MLB Trade Deadline: Should Wandy Rodrigeuz Be Drawing More Interest?

Bleacher ReportContributor IIIJuly 22, 2011

HOUSTON - JULY 17:  Pitcher Wandy Rodriguez #51 of the Houston Astros throws against the Pittsburgh Pirates in the first inning at Minute Maid Park on July 17, 2011 in Houston, Texas.  (Photo by Bob Levey/Getty Images)
Bob Levey/Getty Images

Over the last few days, trade talk has focused on Hunter Pence, Carlos Beltran and Ubaldo Jimenez. However, other than Jimenez, there have been very few discussions about starting pitchers who could be moved by the deadline. Wandy Rodriguez has averaged a 3.8 WAR over the last two seasons and I have been surprised that his name has not come up frequently in these talks.

Peter Gammons tweeted yesterday that AL teams have been scared away by a transition to the AL from the NL. I have a hard time believing that Rodriguez would have trouble finding success in the AL. He has posted a 7.75 K/9 and 3.00 BB/9 and he has a 3.67 ERA (3.55 xFIP) despite pitching in a hitter-friendly Minute Maid Park.  

Since 2008, the 31-year-old left-hander has been one of the more consistent pitchers in the majors.
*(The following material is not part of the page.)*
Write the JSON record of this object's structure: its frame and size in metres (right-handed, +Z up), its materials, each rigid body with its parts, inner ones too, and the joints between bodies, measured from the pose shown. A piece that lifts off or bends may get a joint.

His xFIP of 3.59 since 2008 is tied for 16th in baseball, which is better than Jimenez (3.73) and tied with Justin Verlander and Roy Oswalt. Gammons says that AL teams are wary about Rodriguez's performance and GMs fear that Rodriguez will fare about as well as Jeff Suppan did when the Red Sox acquired him from the Pirates in 2003.
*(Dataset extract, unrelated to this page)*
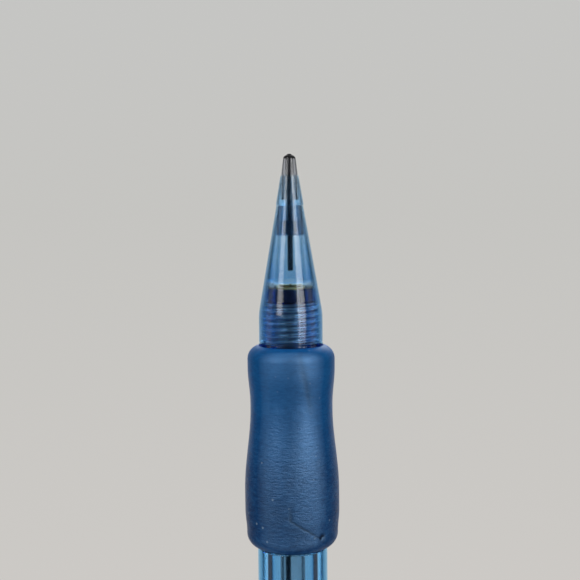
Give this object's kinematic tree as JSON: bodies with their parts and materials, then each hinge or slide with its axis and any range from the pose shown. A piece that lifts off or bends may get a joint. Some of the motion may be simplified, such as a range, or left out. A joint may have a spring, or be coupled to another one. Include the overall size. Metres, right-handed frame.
{
  "type": "mechanical pencil",
  "caption": "Mechanical pencil with a clear screw-on cone, clear blue barrel, soft waisted grip, pocket clip and capped eraser that works as the push button.",
  "frame": {"origin": "centre of the flat rear face of the eraser cap, on the pencil's axis", "axes": "+Z along the pencil to the point of the lead, +X through the pocket clip"},
  "size_m": [0.0138, 0.0124, 0.145],
  "materials": {
    "graphite": "satin graphite",
    "smoke_clear": "clear smoky plastic",
    "blue_clear": "clear blue plastic",
    "black_rubber": "matte",
    "brass": "machined, dulled",
    "navy_clear": "dark blue see-through plastic",
    "spring_steel": "drawn wire",
    "milky_plastic": "milky, half gloss",
    "tube_clear": "slightly milky clear plastic",
    "grip_rubber": "satin, slightly see-through",
    "navy_gloss": "gloss",
    "ferrule_metal": "satin",
    "eraser_white": "matte"
  },
  "bodies": {
    "barrel": {"barrel": "blue_clear", "clutch_sleeve": "navy_clear", "chuck_spring": "spring_steel", "grip": "grip_rubber", "rear_collar": "navy_gloss"},
    "push_unit": {"chuck": "brass", "tube_connector": "milky_plastic", "lead_tube": "tube_clear", "spare_lead": "graphite"},
    "clutch_ring": {"clutch_ring": "brass"},
    "retainer": {"lead_retainer": "black_rubber"},
    "nose": {"nose_cone": "blue_clear", "nose_tip": "blue_clear", "tip_sleeve": "smoke_clear"},
    "lead": {"lead": "graphite"},
    "button": {"push_button": "milky_plastic", "eraser_ferrule": "ferrule_metal", "eraser": "eraser_white"},
    "cap": {"eraser_cap": "blue_clear"},
    "clip": {"clip": "navy_gloss"}
  },
  "joints": [
    {"name": "button_press", "type": "slide", "parent": "barrel", "child": "push_unit", "axis": [0, 0, 1], "range_m": [0, 0.003], "stiffness_N_per_m": 600, "springref_m": -0.0005, "deforming": ["chuck_spring"]},
    {"name": "ring_slide", "type": "slide", "parent": "barrel", "child": "clutch_ring", "axis": [0, 0, 1], "range_m": [0, 0.0006]},
    {"name": "cone_travel", "type": "slide", "parent": "barrel", "child": "retainer", "axis": [0, 0, 1], "range_m": [0, 0.0056]},
    {"name": "cone_turn", "type": "hinge", "parent": "retainer", "child": "nose", "pos_m": [0, 0, 0.12], "axis": [0, 0, 1], "range_deg": [0, 2520]},
    {"name": "lead_feed", "type": "slide", "parent": "retainer", "child": "lead", "axis": [0, 0, 1], "range_m": [-0.0007, 0.0047]},
    {"name": "button_pull", "type": "slide", "parent": "push_unit", "child": "button", "axis": [0, 0, -1], "range_m": [0, 0.0105]},
    {"name": "cap_pull", "type": "slide", "parent": "button", "child": "cap", "axis": [0, 0, -1], "range_m": [0, 0.0105]},
    {"name": "clip_flex", "type": "hinge", "parent": "barrel", "child": "clip", "pos_m": [0.006, 0, 0.0203], "axis": [0, 1, 0], "range_deg": [0, 3.5], "stiffness_Nm_per_rad": 0.09}
  ],
  "couplings": [
    {"joint": "cone_turn", "follows": "cone_travel", "rad_per_m": 7854},
    {"joint": "ring_slide", "follows": "button_press", "ratio": 0.2}
  ]
}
The Jeff Suppan comparison is not a fair one. Suppan had a 4.98 K/9 before being traded, his xFIP of 4.08 indicated that he was due to regress and he had a 5.32 ERA when he pitched with the Royals the previous season.

Wandy probably won't pitch as well in the AL, but that does not mean he can not help an AL team like the Tigers in the rotation. There may be other reasons for the lack of discussion about his future after the deadline. His contract is higher than Jimenez's and he has a player option for 2014 with a $2.5 million buyout.

Furthermore, the Astros might be asking for an unreasonable package of major league-ready talent and prospects. A contract that has Rodriguez pitching at $14 million a year at 35 is concerning. The Suppan comparison seems like posturing by interested GMs looking to lower his value.